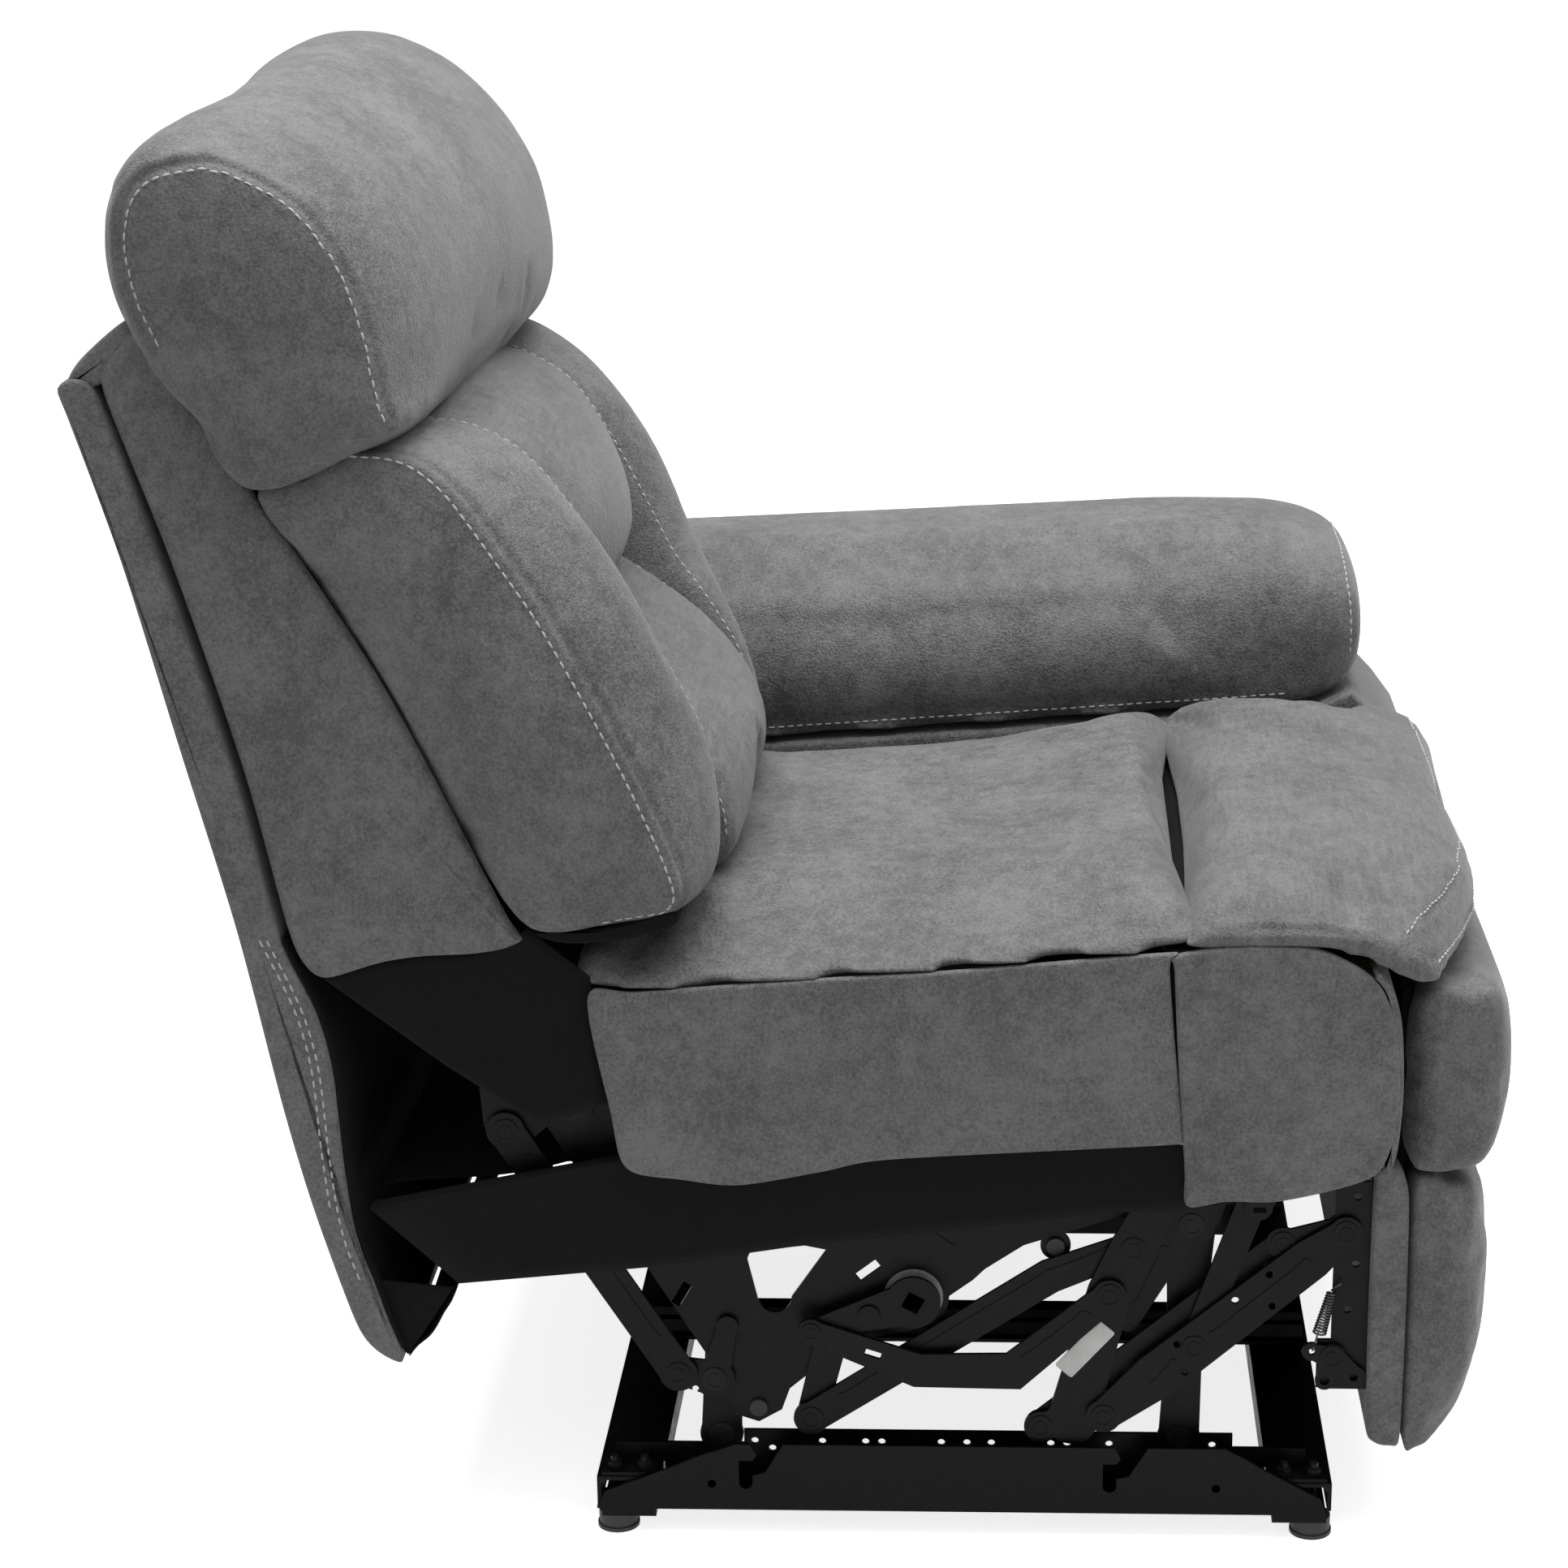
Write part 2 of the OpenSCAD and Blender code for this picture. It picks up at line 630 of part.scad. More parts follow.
// Near bolster, with its flat outer side on the left
module bolster() color(grey) hull() {
    side(body_x0, bolster_w) polygon(swollen(-10));
    side(body_x0, 12) polygon(bolster_side);
    side(body_x0 + bolster_w * 0.55, bolster_w * 0.3) polygon(swollen(bolster_swell));
}

module near_bolster() in_seat() bolster();
module far_bolster() in_seat() far() bolster();

middle_x0 = body_x0 + bolster_w + clear;
middle_w = cushion_l - 2 * bolster_w - 2 * clear;
proud = forward * lumbar;

module upper_back_cushion() in_seat() color(grey) side(middle_x0, middle_w)
    polygon([[476, 546.5], [395, 574], [370, 570], [356, 560] + proud / 2, [316, 520] + proud,
        [278, 466] + proud, [272, 436] + proud / 2, [284, 432], [398, 412]]);

module lower_back_cushion() in_seat() color(grey) side(middle_x0, middle_w)
    polygon([[396, 410], [283, 429.5], [262, 420] + proud / 2, [232, 372] + proud,
        [206, 316] + proud, [192, 262] + proud / 2, [190, 236], [304, 233]]);

// Side-plane outline of the headrest at its ends
head_side = [[476, 548], [406, 577], [372, 596], [379, 606], [390, 648], [404, 690],
    [424, 732], [450, 756], [493, 768], [530, 762], [553, 738], [560, 716], [556, 684],
    [541, 646]];
// Side-plane outline of the headrest at its middle
head_mid = [[470, 552], [408, 572], [358, 588], [350, 612], [352, 660], [372, 722],
    [412, 772], [460, 800], [510, 803], [552, 778], [574, 732], [572, 700], [545, 652]];
module headrest() in_seat() color(grey) hull() {
    side(body_x0 - head_over, cushion_l + 2 * head_over) polygon(head_side);
    side(body_x0 + 20, cushion_l - 40) polygon(head_mid);
}

// Bell crank that pulls the back down
module bell_cranks() in_seat() color(steel) pair() {
    link(4) difference() {
        union() {
            strap([bell_top, bell_end], [link_w + 2, link_w - 4]);
            strap([bell_top, bell_top + [-10, 42]], [22, 14]);
        }
        hole(bell_top, run);
        hole(bell_end);
        translate(bell_top + [14, -8]) circle(d = 5);
    }
    rivet(bell_end, 3, 4);
}

// Channel links from the bell cranks up to the back brackets
module back_links() in_seat() color(steel) pair() {
    link(3) difference() {
        strap([bell_end, back_drive], [link_w, link_w]);
        hole(bell_end, run);
        hole(back_drive);
    }
    rib(3, bell_end * 0.85 + back_drive * 0.15, bell_end * 0.12 + back_drive * 0.88, 9);
    rivet(back_drive, 3, 4);
}

// Long links that hang from the seat plate and carry the footrest linkage
module carrier_links() in_seat() color(steel) pair() {
    link(2) difference() {
        union() {
            strap([carrier_top, carrier_drive, carrier_seq, (carrier_main + carrier_low) / 2],
                [link_w + 2, link_w + 8, link_w + 6, link_w + 10]);
            strap([carrier_low, carrier_main], [link_w - 4, link_w - 2]);
        }
        hole(carrier_top, run);
        for (p = [carrier_drive, carrier_seq, carrier_main, carrier_low]) hole(p);
    }
    rivet(carrier_drive, 2, 3);
    rivet(carrier_seq, 1, 2);
    rivet(carrier_main, 1, 2);
    rivet(carrier_low, 2, 3);
}

// Broad outer links from the carrier links to the footrest brackets
module main_links() in_seat() color(steel) pair() {
    axis = rest_top - carrier_main;
    mid = carrier_main + axis * 0.22;
    up = carrier_main + axis * 0.86;
    link(1) difference() {
        strap([carrier_main, mid, up, rest_top],
            [link_w - 2, link_w + 10, link_w + 6, link_w - 4]);
        hole(carrier_main, run);
        hole(rest_top);
        hole(main_front);
        for (t = [0.34, 0.58, 0.72]) translate(carrier_main + axis * t + [6, 8])
            circle(d = 5.5);
        for (t = [0.3, 0.66]) translate(carrier_main + axis * t + [-7, -8]) circle(d = 5.5);
    }
    rib(1, carrier_main + axis * 0.2 + [-3, -3], main_front + [15, -13], 5);
    rib(1, main_front + [-14, 10], carrier_main + axis * 0.84, 5);
    rivet(main_front, 1, 1);
    rivet(rest_top, 1, 2);
}

// Links from the seat plate's front corner to the main links
module front_links() in_seat() color(steel) pair() {
    link(2) difference() {
        strap([front_top, main_front], [link_w - 4, link_w - 6]);
        hole(front_top, run);
    }
    inner_head(main_front, 2);
}

// Links that turn the footrest brackets
module lower_links() in_seat() color(steel) pair() {
    link(3) difference() {
        strap([carrier_low, rest_low], [link_w - 6, link_w - 8]);
        hole(carrier_low, run);
        hole(rest_low, loose_rest);
    }
}

// Dog-leg links from the cranks to the carrier links
module sequence_links() in_seat() color(steel) pair() {
    low_a = [34, -110];
    low_b = [-36, -110];
    link(1) difference() {
        strap([crank_end, low_a, low_b, carrier_seq],
            [link_w - 8, link_w, link_w + 2, link_w - 4]);
        hole(crank_end);
        hole(carrier_seq, run);
        translate([66, -97]) rotate(18) square([12, 5], center = true);
    }
    rib(1, low_b + [-12, 10], carrier_seq + [18, -18], 10);
    rivet(crank_end, 1, 1, 7);
}

// Long ribbed links from the carrier links back to the lock links
module drive_links() in_seat() color(steel) pair() {
    knee = [-62, -38];
    link(3) difference() {
        strap([carrier_drive, knee, lock_end], [link_w - 4, link_w, link_w - 2]);
        hole(carrier_drive, run);
        hole(lock_end);
    }
    rib(3, carrier_drive + [18, -6], knee, 10);
    rib(3, knee, lock_end + [-24, 15], 10);
    rivet(lock_end, 3, 3);
}

// Short links that swing the drive links' rear ends on the seat plate
module lock_links() in_seat() color(steel) pair() {
    link(4) difference() {
        strap([lock_top, lock_end], [link_w - 2, link_w - 4]);
        hole(lock_top, run);
    }
    inner_head(lock_end, 4);
}

// Cranks on the drive tube
module drive_cranks() in_seat() color(steel) pair() {
    link(2) difference() {
        union() {
            translate(tube_c) circle(d = 40);
            strap([tube_c, crank_end], [34, 14]);
        }
        tube_square(tube_w + 0.1);
        translate(crank_end) circle(d = 7 + 2 * run);
        translate([69, -68]) circle(d = 6);
    }
    translate([lx(2) - 2, 69, -68]) rotate([0, 90, 0]) {
        cylinder(h = 2, d = 16);
        cylinder(h = 2 + plate_t, d = 6);
    }
}

// Square outline of the drive tube
module tube_square(w) translate(tube_c) rotate(28) square(w, center = true);

// Square tube that joins both cranks and runs through the arm to the lever
module drive_tube() in_seat() color(steel) difference() {
    side(lx(2), lever_x + lever_t - 2 - lx(2)) tube_square(tube_w);
    side(lx(2) - 1, lever_x + lever_t - lx(2)) tube_square(tube_w - 2 * tube_wall);
}

// Hand lever on the outer side of the arm
module release_lever() in_seat() color([0.1, 0.1, 0.1]) {
    tip = tube_c + lever_l * [-0.94, 0.34];
    side(lever_x, lever_t) difference() {
        union() {
            translate(tube_c) circle(d = 44);
            strap([tube_c, tip], [34, 24]);
        }
        tube_square(tube_w + 0.1);
    }
}

// Upright angle brackets behind the footrest board
module footrest_brackets() in_seat() color(steel) pair() {
    link(2) difference() {
        union() {
            translate([-292, -123]) square([26, 163]);
            translate(rest_top) circle(d = 28);
            translate(rest_low) circle(d = 24);
            strap([rest_low, rest_top], [18, 22]);
            translate([-272, -122]) square([16, 38]);
        }
        hole(rest_top, run);
        hole(rest_low);
        hole(hook_pivot);
        for (p = [[-282, -24], [-277, -60], [-282, 28]]) translate(p) circle(d = 5.5);
    }
    translate([lx(2), -rest_y, -123]) cube([24, plate_t, 163]);
    rivet(rest_low, 2, 3);
    rivet(hook_pivot, 1, 2);
}
rest_y = 295;
rest_z1 = 46;

// Board of the footrest, with a thin panel above it behind the front pad
module footrest_board() in_seat() color([0.62, 0.52, 0.38]) {
    translate([4, -rest_y - rest_t, rest_z1 - rest_h + 2]) cube([base_w - 8, rest_t, rest_h - 2]);
    translate([30, -rest_y - rest_t, rest_z1 - 1]) cube([base_w - 60, 7, 135]);
}

// Soft wrap of the footrest board
module footrest_pad() in_seat() color(grey) hull() {
    y = -rest_y - rest_t;
    z0 = rest_z1 - rest_h;
    side(2, base_w - 4) polygon([[y, z0 + 2], [y - 8, z0 + 6], [y - 34, z0 + 120],
        [y - 44, z0 + 172], [y - 36, rest_z1 - 6], [y, rest_z1]]);
    side(18, base_w - 36) polygon([[y, z0], [y - 12, z0 + 5], [y - 42, z0 + 118],
        [y - 54, z0 + 172], [y - 44, rest_z1 - 2], [y, rest_z1]]);
}

// Bulging pad above the footrest board
module front_pad() in_seat() color(grey) hull() {
    y = -rest_y - rest_t - clear;
    side(2, base_w - 4) polygon([[y, 48.3], [-354, 50], [-366, 90], [-370, 140],
        [-364, 172], [-352, 186], [y, 188]]);
    side(22, base_w - 44) polygon([[y, 47], [-362, 48.3], [-376, 90], [front_y, 140],
        [-375, 176], [-360, 190], [y, 190]]);
}

// Hook plates that catch the folded footrest, pivoted on the brackets
hook_pivot = [-267, -96];
module latch_hooks() in_seat() color(steel) pair() {
    link(1) difference() {
        union() {
            strap([[-252, -92], hook_pivot, [-283, -112]], [12, 18, 16]);
            strap([hook_pivot, [-262, -115]], [18, 12]);
        }
        hole(hook_pivot, run);
        translate([-252, -92]) circle(d = 5);
        translate([-262, -115]) circle(d = 7);
        translate([-283, -112]) circle(d = 6);
    }
}

// Closed-coil spring that pulls each hook up, wound from touching turns
module latch_springs() in_seat() color([0.1, 0.1, 0.1]) pair()
    translate([lx(2) - spring_tip - 1.3, -257, -77]) rotate([13.7, 0, 0]) rotate_extrude() {
        for (i = [0:17]) translate([spring_r - i * 0.09, i * 2]) circle(d = 2.2, $fn = 24);
        polygon([[spring_r - 0.6, 0], [spring_r, 0], [spring_tip, 34], [spring_tip - 0.6, 34]]);
    }
spring_tip = spring_r - 17 * 0.09;

near_floor_rail();
far_floor_rail();
pivot_plates();
rear_cross_member();
front_cross_member();
centre_rail();
foot_plates();
feet();
base_bolts();
base_pivot_pins();
front_swing_links();
rear_swing_links();
near_seat_plate();
far_seat_plate();
seat_plate_rivets();
tube_bushings();
mount_bolts();
stop_knobs();
near_side_board();
far_side_board();
seat_cross_rails();
seat_straps();
front_tabs();
near_lining();
seat_cover();
seat_cushion();
chaise_pad();
arm_frame();
arm_cover();
arm_pad();
lever_plate();
back_brackets();
back_posts();
back_rails();
back_shell();
back_lining();
back_straps();
near_bolster();
far_bolster();
upper_back_cushion();
lower_back_cushion();
headrest();
bell_cranks();
back_links();
carrier_links();
main_links();
front_links();
lower_links();
sequence_links();
drive_links();
lock_links();
drive_cranks();
drive_tube();
release_lever();
footrest_brackets();
footrest_board();
footrest_pad();
front_pad();
latch_springs();
latch_hooks();
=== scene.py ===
"""Looks of the one-arm reclining armchair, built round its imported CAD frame.

Places are written in chair millimetres: x from the near floor rail's outer face towards
the arm, y from the middle of the floor base towards the back, z up from the floor.
"""
import json
import math

import bmesh
import bpy
import numpy as np
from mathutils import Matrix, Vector
from mathutils.bvhtree import BVHTree
from mathutils.kdtree import KDTree


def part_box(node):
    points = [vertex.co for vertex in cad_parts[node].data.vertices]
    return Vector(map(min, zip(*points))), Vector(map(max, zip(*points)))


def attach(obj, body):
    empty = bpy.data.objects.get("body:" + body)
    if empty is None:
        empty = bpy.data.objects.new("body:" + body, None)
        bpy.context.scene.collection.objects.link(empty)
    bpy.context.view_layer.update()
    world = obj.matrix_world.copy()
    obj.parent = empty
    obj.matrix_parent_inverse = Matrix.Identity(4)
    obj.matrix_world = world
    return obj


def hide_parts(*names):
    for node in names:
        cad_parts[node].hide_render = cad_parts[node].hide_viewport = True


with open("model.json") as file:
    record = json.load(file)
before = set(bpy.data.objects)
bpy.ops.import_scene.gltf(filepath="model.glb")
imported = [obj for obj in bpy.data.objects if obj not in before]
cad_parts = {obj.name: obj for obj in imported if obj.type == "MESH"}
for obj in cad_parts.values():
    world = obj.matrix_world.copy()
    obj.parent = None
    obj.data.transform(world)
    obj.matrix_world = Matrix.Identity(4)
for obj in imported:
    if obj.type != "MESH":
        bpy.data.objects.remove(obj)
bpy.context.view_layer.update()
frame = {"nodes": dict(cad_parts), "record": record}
MM = 0.001

# Where chair millimetres start in the row frame
RAIL_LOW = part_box("near_floor_rail")[0]
BASE_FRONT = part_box("front_cross_member")[0].y
BASE_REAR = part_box("rear_cross_member")[1].y
START = Vector((RAIL_LOW.x, (BASE_FRONT + BASE_REAR) / 2, 0.0))

# Widths of the chair in x
FAR_RAIL = (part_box("far_floor_rail")[1].x - START.x) / MM
BODY_X0 = (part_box("back_shell")[0].x - START.x) / MM
BODY_X1 = (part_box("back_shell")[1].x - START.x) / MM
HEAD_X0 = (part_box("headrest")[0].x - START.x) / MM
HEAD_X1 = (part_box("headrest")[1].x - START.x) / MM
ARM_X0 = (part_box("arm_cover")[0].x - START.x) / MM
ARM_X1 = (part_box("arm_cover")[1].x - START.x) / MM
NEAR_LINING_X = (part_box("near_lining")[0].x - START.x) / MM + 0.7
# Inner seams between the bolsters and the middle cushions
SEAM_X0 = (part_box("near_bolster")[1].x - START.x) / MM + 2
SEAM_X1 = (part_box("far_bolster")[0].x - START.x) / MM - 2


def point(x, y, z):
    """Chair millimetres to the row frame's metres."""
    return START + Vector((x, y, z)) * MM


# ---------------------------------------------------------------- materials

def new_material(name):
    material = bpy.data.materials.new(name)
    material.use_nodes = True
    tree = material.node_tree
    return material, tree, tree.nodes["Principled BSDF"]


def add(tree, kind, **inputs):
    """Adds a node and sets its inputs by name."""
    node = tree.nodes.new(kind)
    for key, value in inputs.items():
        node.inputs[key.replace("_", " ")].default_value = value
    return node


def noise(tree, coords, scale, detail=4.0, rough=0.55):
    node = add(tree, "ShaderNodeTexNoise", Scale=scale, Detail=detail, Roughness=rough)
    tree.links.new(coords, node.inputs["Vector"])
    return node.outputs["Fac"]


def remap(tree, value, low, high, out_low, out_high):
    node = tree.nodes.new("ShaderNodeMapRange")
    tree.links.new(value, node.inputs["Value"])
    for key, number in zip(("From Min", "From Max", "To Min", "To Max"),
                           (low, high, out_low, out_high)):
        node.inputs[key].default_value = number
    return node.outputs["Result"]


def maths(tree, operation, a, b):
    node = tree.nodes.new("ShaderNodeMath")
    node.operation = operation
    for socket, value in zip(node.inputs, (a, b)):
        if isinstance(value, (int, float)):
            socket.default_value = value
        else:
            tree.links.new(value, socket)
    return node.outputs[0]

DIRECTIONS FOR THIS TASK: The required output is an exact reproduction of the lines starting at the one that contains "near_floor_rail();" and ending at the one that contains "obj.matrix_parent_inverse = Matrix.Identity(4)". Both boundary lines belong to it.

RESPONSE TO THIS TASK:
near_floor_rail();
far_floor_rail();
pivot_plates();
rear_cross_member();
front_cross_member();
centre_rail();
foot_plates();
feet();
base_bolts();
base_pivot_pins();
front_swing_links();
rear_swing_links();
near_seat_plate();
far_seat_plate();
seat_plate_rivets();
tube_bushings();
mount_bolts();
stop_knobs();
near_side_board();
far_side_board();
seat_cross_rails();
seat_straps();
front_tabs();
near_lining();
seat_cover();
seat_cushion();
chaise_pad();
arm_frame();
arm_cover();
arm_pad();
lever_plate();
back_brackets();
back_posts();
back_rails();
back_shell();
back_lining();
back_straps();
near_bolster();
far_bolster();
upper_back_cushion();
lower_back_cushion();
headrest();
bell_cranks();
back_links();
carrier_links();
main_links();
front_links();
lower_links();
sequence_links();
drive_links();
lock_links();
drive_cranks();
drive_tube();
release_lever();
footrest_brackets();
footrest_board();
footrest_pad();
front_pad();
latch_springs();
latch_hooks();
=== scene.py ===
"""Looks of the one-arm reclining armchair, built round its imported CAD frame.

Places are written in chair millimetres: x from the near floor rail's outer face towards
the arm, y from the middle of the floor base towards the back, z up from the floor.
"""
import json
import math

import bmesh
import bpy
import numpy as np
from mathutils import Matrix, Vector
from mathutils.bvhtree import BVHTree
from mathutils.kdtree import KDTree


def part_box(node):
    points = [vertex.co for vertex in cad_parts[node].data.vertices]
    return Vector(map(min, zip(*points))), Vector(map(max, zip(*points)))


def attach(obj, body):
    empty = bpy.data.objects.get("body:" + body)
    if empty is None:
        empty = bpy.data.objects.new("body:" + body, None)
        bpy.context.scene.collection.objects.link(empty)
    bpy.context.view_layer.update()
    world = obj.matrix_world.copy()
    obj.parent = empty
    obj.matrix_parent_inverse = Matrix.Identity(4)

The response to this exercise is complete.